Hey mate! Some really valuable work, most of these are these notes are designed to either (A) document some info for others, but mostly my brain (B) shake out possible ideas in your head (C) Have you stop PMing me for them.
[1.] Video of that stuff would always be cool, as it's one thing to say it's great and another to see how the vapor is coming off, though I'm not sure I'm ready to see your face. Imagining a tazmanian devil on stimulants is amusing and hard to give up.
Thanks for the better pictures, that's aces, especially being to copy/paste the URL and see the larger version. Does your camera let you get a macro shot of the coil installed?
[2.] You haven't really said how well it vapes compared to kanthal/nichrome version. Does it seem about the same taste-wise, or can you detect any differences?
[3.] I'm a little confused about the whole contact coils thing and I hate that.

It could be the official recommendation was that it wouldn't really work well. You don't seem to be running into that, and it'd be really cool data to see any differences (temp settings having to go higher or lower,etc.)
[4.] You're right the spacing is pretty wide for a clapton. Based on what you've said I'm almost wondering if forgoing the drill for twisting the nickel might work better due to how soft it is. e.g., take a long length and fold it in half. Suspend it by the folded end from a screwdriver, and clamp the two ends in a a pair of locking pliers/vice grip. Slowly turn the pliers, and it'll twist up.
Here's my thought process. Titanium is brittle, and nickel is really soft, yet both (titanium especially if very pure) have decent tensile strengths (though I think my #s are for annealed):
Yield Strengths:
Nickel: 140–350 (170)
Titanium: 100-225 (120)
The titanium hasn't been an issue because you've been using a thick gauge, and while there's a definite risk of the nickel snapping depending on the weight used, you'll be providing tension, and that tension should not only help things be more uniform it might help the nickel be better behaved. There are other ways to provide tension like that, but that's the one I use.

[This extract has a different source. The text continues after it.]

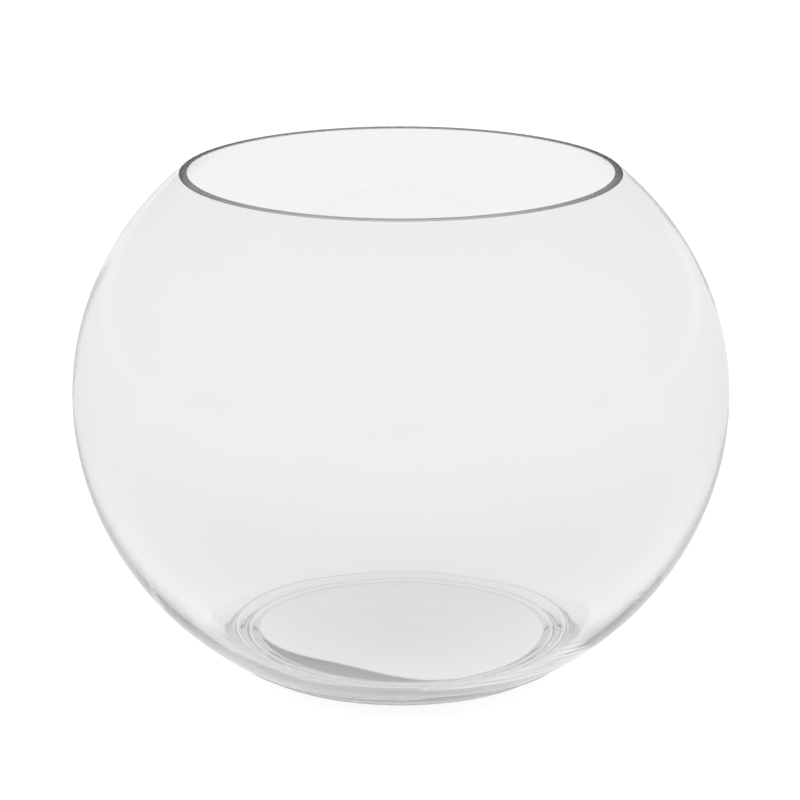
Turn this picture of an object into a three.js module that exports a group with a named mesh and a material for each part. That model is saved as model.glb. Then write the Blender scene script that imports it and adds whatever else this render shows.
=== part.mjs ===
// A round vase of clear glass, of the kind called a bubble bowl: one blown piece, cut flat at the mouth.
// Millimetres, +Z up. The origin is the centre of the foot, on the plane that the vase stands on.
import * as THREE from "three";

// Outer skin
const BOWL_DIAMETER = 254;
const BOWL_HEIGHT = 196;
const BELLY_HEIGHT = 108;
const MOUTH_DIAMETER = 170;
const FOOT_DIAMETER = 114;
const HEEL_RADIUS = 3;

// The two fine raised rings that the mould's bottom plate leaves above the heel
const FOOT_TO_PLATE_SEAM = 4;
const PLATE_SEAM_GAP = 6.2;
const SEAM_WIDTH = 0.9;
const SEAM_HEIGHT = 0.25;

// Thickness of the glass
const RIM_WIDTH = 3.5;
const BELLY_WALL = 2.1;
const HAUNCH_WALL = 3.2;
const BASE_THICKNESS = 11.5;
const FLOOR_CORNER_RADIUS = 25;
const FLOOR_DISH = 0.4;

// Edges of the cut rim, each a flat bevel at 45 degrees
const OUTER_ARRIS = 0.5;
const INNER_ARRIS = 0.2;

// Underside of the foot: a flat ring to stand on and the shallow dome inside it
const BEARING_RING_WIDTH = 4.5;
const PUSH_UP = 1.2;

// Facets
const TURNS = 64;
const SHOULDER_STEPS = 9;
const HAUNCH_STEPS = 14;
const HEEL_STEPS = 4;
const SEAM_APART_STEPS = 2;
const CORNER_STEPS = 8;
const FLOOR_STEPS = 4;
const DOME_STEPS = 6;

/** Half height that an ellipse of this half width needs to pass a point at radius and rise from its centre. */
function halfHeightThrough(halfWidth, radius, rise) {
  return rise / Math.sqrt(1 - (radius / halfWidth) ** 2);
}

/** Point and outward normal of a half profile ellipse. The angle is 0 at the belly and positive upwards. */
function onEllipse(ellipse, angle) {
  const { halfWidth, halfHeight } = ellipse;
  const point = new THREE.Vector2(
    halfWidth * Math.cos(angle),
    BELLY_HEIGHT + halfHeight * Math.sin(angle),
  );
  const normal = new THREE.Vector2(Math.cos(angle) / halfWidth, Math.sin(angle) / halfHeight);
  return { point, normal: normal.normalize() };
}

/** Points of an ellipse from one angle to another, both included. */
function ellipsePoints(ellipse, from, to, steps) {
  return Array.from({ length: steps + 1 }, (_, i) => {
    return onEllipse(ellipse, THREE.MathUtils.lerp(from, to, i / steps)).point;
  });
}

/**
 * The round corner where an ellipse's lower half runs into a level plane: a circle that lies inside
 * the ellipse and on the plane. It gives the circle's centre and the ellipse angle where they touch.
 */
function cornerCircle(ellipse, planeHeight, radius) {
  let above = 0;
  let below = -Math.PI / 2;
  const centreAt = (angle) => {
    const { point, normal } = onEllipse(ellipse, angle);
    return point.addScaledVector(normal, -radius);
  };
  for (let i = 0; i < 60; i += 1) {
    const middle = (above + below) / 2;
    if (centreAt(middle).y > planeHeight + radius) above = middle;
    else below = middle;
  }
  return { centre: centreAt(above), angle: above, radius };
}

/** Points of a corner circle, from straight down to where it touches its ellipse. */
function cornerPoints(ellipse, corner, steps) {
  const { normal } = onEllipse(ellipse, corner.angle);
  const end = Math.atan2(normal.y, normal.x);
  return Array.from({ length: steps + 1 }, (_, i) => {
    const direction = THREE.MathUtils.lerp(-Math.PI / 2, end, i / steps);
    return new THREE.Vector2(
      corner.centre.x + corner.radius * Math.cos(direction),
      corner.centre.y + corner.radius * Math.sin(direction),
    );
  });
}

const bowlRadius = BOWL_DIAMETER / 2;
const mouthRadius = MOUTH_DIAMETER / 2;
const shoulderRise = BOWL_HEIGHT - BELLY_HEIGHT;

// The outer skin is two half ellipses that meet at the belly.
const outerShoulder = {
  halfWidth: bowlRadius,
  halfHeight: halfHeightThrough(bowlRadius, mouthRadius, shoulderRise),
};
const outerHaunch = {
  halfWidth: bowlRadius,
  halfHeight: halfHeightThrough(bowlRadius, FOOT_DIAMETER / 2, BELLY_HEIGHT),
};

// The cavity's ellipses keep the wall at the rim, at the belly and half way down to the foot.
const cavityRadius = bowlRadius - BELLY_WALL;
const cavityMouthRadius = mouthRadius - RIM_WIDTH;
const cavityShoulder = {
  halfWidth: cavityRadius,
  halfHeight: halfHeightThrough(cavityRadius, cavityMouthRadius, shoulderRise),
};
const haunch = onEllipse(outerHaunch, -Math.PI / 4);
const cavityHaunchPoint = haunch.point.addScaledVector(haunch.normal, -HAUNCH_WALL);
const cavityHaunch = {
  halfWidth: cavityRadius,
  halfHeight: halfHeightThrough(
    cavityRadius,
    cavityHaunchPoint.x,
    BELLY_HEIGHT - cavityHaunchPoint.y,
  ),
};

/** The shallow dome under the foot, level at its centre and at the ring's inner edge, where it ends. */
function undersidePoints(ringInnerRadius) {
  return Array.from({ length: DOME_STEPS + 1 }, (_, i) => {
    const share = i / DOME_STEPS;
    return new THREE.Vector2(ringInnerRadius * share, PUSH_UP * (1 - share ** 2) ** 2);
  });
}

/** The angle at which an ellipse's lower half reaches a radius. */
function angleAtRadius(ellipse, radius) {
  return -Math.acos(radius / ellipse.halfWidth);
}

/** The outer skin from the heel up to the belly, with the plate seams raised on it. */
function haunchPoints(heelAngle) {
  const plateSeam = FOOT_DIAMETER / 2 + FOOT_TO_PLATE_SEAM;
  const points = [];
  let angle = heelAngle;
  for (const radius of [plateSeam, plateSeam + PLATE_SEAM_GAP]) {
    const start = angleAtRadius(outerHaunch, radius - SEAM_WIDTH / 2);
    const crest = onEllipse(outerHaunch, angleAtRadius(outerHaunch, radius));
    points.push(...ellipsePoints(outerHaunch, angle, start, SEAM_APART_STEPS).slice(1));
    points.push(crest.point.addScaledVector(crest.normal, SEAM_HEIGHT));
    angle = angleAtRadius(outerHaunch, radius + SEAM_WIDTH / 2);
    points.push(onEllipse(outerHaunch, angle).point);
  }
  return [...points, ...ellipsePoints(outerHaunch, angle, 0, HAUNCH_STEPS).slice(1)];
}

/** The cavity's floor, level where it leaves its corner and dished towards the axis. */
function floorPoints(edgeRadius) {
  return Array.from({ length: FLOOR_STEPS }, (_, i) => {
    const share = 1 - (i + 1) / FLOOR_STEPS;
    return new THREE.Vector2(
      edgeRadius * share,
      BASE_THICKNESS - FLOOR_DISH * (1 - share ** 2) ** 2,
    );
  });
}

/** The flat cut face of the rim between its two bevels, from the outer skin to the cavity. */
function rimPoints() {
  return [
    new THREE.Vector2(mouthRadius - OUTER_ARRIS, BOWL_HEIGHT),
    new THREE.Vector2(cavityMouthRadius + INNER_ARRIS, BOWL_HEIGHT),
  ];
}

/** The angle at which an ellipse's upper half reaches a height. */
function angleAtHeight(ellipse, height) {
  return Math.asin((height - BELLY_HEIGHT) / ellipse.halfHeight);
}

/** Half section of the glass, from the underside's centre round the outer skin to the floor's centre. */
function glassProfile() {
  const heel = cornerCircle(outerHaunch, 0, HEEL_RADIUS);
  const floorCorner = cornerCircle(cavityHaunch, BASE_THICKNESS, FLOOR_CORNER_RADIUS);
  const outerTop = angleAtHeight(outerShoulder, BOWL_HEIGHT - OUTER_ARRIS);
  const cavityTop = angleAtHeight(cavityShoulder, BOWL_HEIGHT - INNER_ARRIS);
  return [
    ...undersidePoints(heel.centre.x - BEARING_RING_WIDTH),
    ...cornerPoints(outerHaunch, heel, HEEL_STEPS),
    ...haunchPoints(heel.angle),
    ...ellipsePoints(outerShoulder, 0, outerTop, SHOULDER_STEPS).slice(1),
    ...rimPoints(),
    ...ellipsePoints(cavityShoulder, cavityTop, 0, SHOULDER_STEPS),
    ...ellipsePoints(cavityHaunch, 0, floorCorner.angle, HAUNCH_STEPS).slice(1),
    ...cornerPoints(cavityHaunch, floorCorner, CORNER_STEPS).reverse().slice(1),
    ...floorPoints(floorCorner.centre.x),
  ];
}

const clearGlass = new THREE.MeshStandardMaterial({
  color: 0xf2f5f4,
  roughness: 0.03,
  metalness: 0,
  transparent: true,
  opacity: 0.35,
});

const glassBowl = new THREE.Mesh(new THREE.LatheGeometry(glassProfile(), TURNS), clearGlass);
glassBowl.name = "glass_bowl";
glassBowl.rotation.x = Math.PI / 2;

const vase = new THREE.Group();
vase.add(glassBowl);

export default vase;
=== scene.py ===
"""A round vase of clear blown glass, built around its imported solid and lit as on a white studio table."""

import logging
import math
from dataclasses import dataclass, field
from enum import Enum
from typing import Any

import bpy
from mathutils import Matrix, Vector


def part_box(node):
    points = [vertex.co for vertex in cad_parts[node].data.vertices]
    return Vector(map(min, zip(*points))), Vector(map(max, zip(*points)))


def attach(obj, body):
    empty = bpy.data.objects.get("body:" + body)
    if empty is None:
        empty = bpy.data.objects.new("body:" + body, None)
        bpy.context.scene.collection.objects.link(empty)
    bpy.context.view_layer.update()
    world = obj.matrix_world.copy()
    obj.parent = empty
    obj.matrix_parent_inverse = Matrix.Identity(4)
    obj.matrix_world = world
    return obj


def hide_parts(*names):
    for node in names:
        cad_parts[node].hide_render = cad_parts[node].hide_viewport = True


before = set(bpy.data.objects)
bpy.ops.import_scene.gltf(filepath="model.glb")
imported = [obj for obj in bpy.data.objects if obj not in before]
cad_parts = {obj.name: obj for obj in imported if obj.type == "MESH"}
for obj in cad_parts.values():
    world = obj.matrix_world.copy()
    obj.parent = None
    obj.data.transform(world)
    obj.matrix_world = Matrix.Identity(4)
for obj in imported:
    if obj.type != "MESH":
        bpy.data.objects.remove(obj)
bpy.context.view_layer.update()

LOG = logging.getLogger("round_glass_vase")
BODY = "root"
BOWL_NODE = "glass_bowl"
MM = 0.001


class RayKind(Enum):
    """The rays that the studio answers to, by the name of their Light Path output."""

    CAMERA = "Is Camera Ray"
    MIRRORED = "Is Glossy Ray"
    THROUGH_GLASS = "Is Transmission Ray"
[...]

[5.] Consider twisting your nickel, via drill or the method above. My impression is that twisted (and possibly annealed) makes it much easier to work with, and it's gauge would still allow it to be used with a clapton. You'd be lowering the build resistance further, but you can compensate for that... especially if the nickel ends aren't tucked into the posts.

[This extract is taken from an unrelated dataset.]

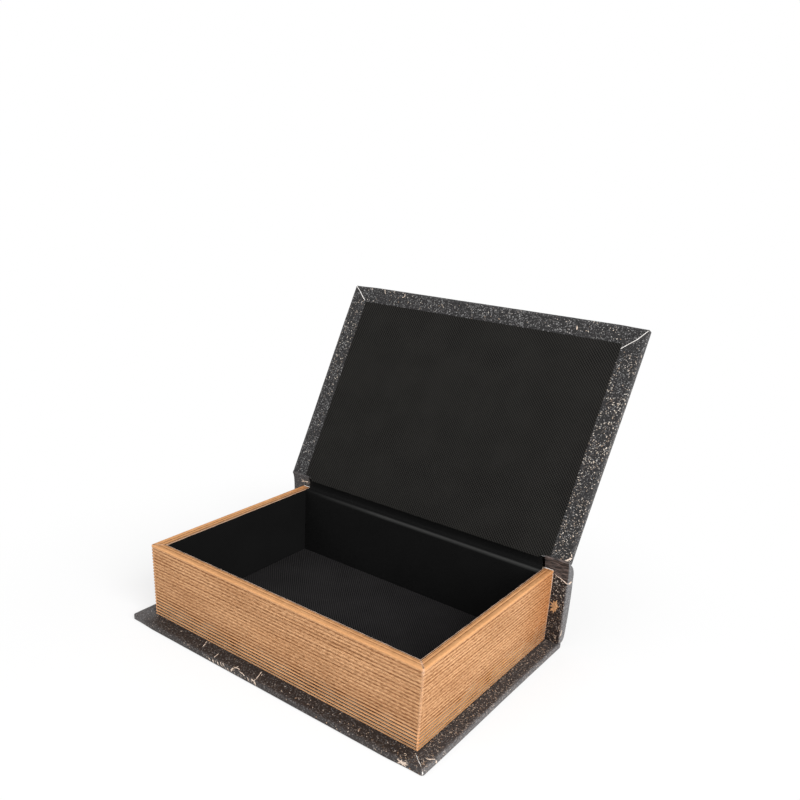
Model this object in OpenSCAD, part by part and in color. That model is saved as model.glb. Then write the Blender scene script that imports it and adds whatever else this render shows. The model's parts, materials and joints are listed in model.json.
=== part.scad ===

[6.] How are the coils heating when dry-fired? The nickel has a much lower resistance than the Ti wire, yet a smaller gauge -- is that about evening out when fired, or is it very lopsided? You definitely want them a little lopsided, but not so much that temp-control is kicking in due to one before the other can get to its sweet spot?
Depending on how that's going, or how annoying nickel in post holes can be in general, consider trying not running your nickel wires into the post holes -- just the titanium. It'll still pick up the current from the titanium, albiet a smaller amount, so its heat-up might be delayed.
[7.] If twisting the nickel turns out OK, I'm thinking a type of staged-heating coil with titanium & twisted nickel (while forgoing the clapton on the titanium - or go for it) might be another winner. If the sizing used is right you could probably forgo dealing with nickels issues in post holes again.
I did one awhile back with straight and twisted kanthal, so it doesn't have to be a clapton though that seems to feed the best.
8. Can we stop talking about RoRo with a paddle please? It's distracting, and a distracted db is a dangerous db.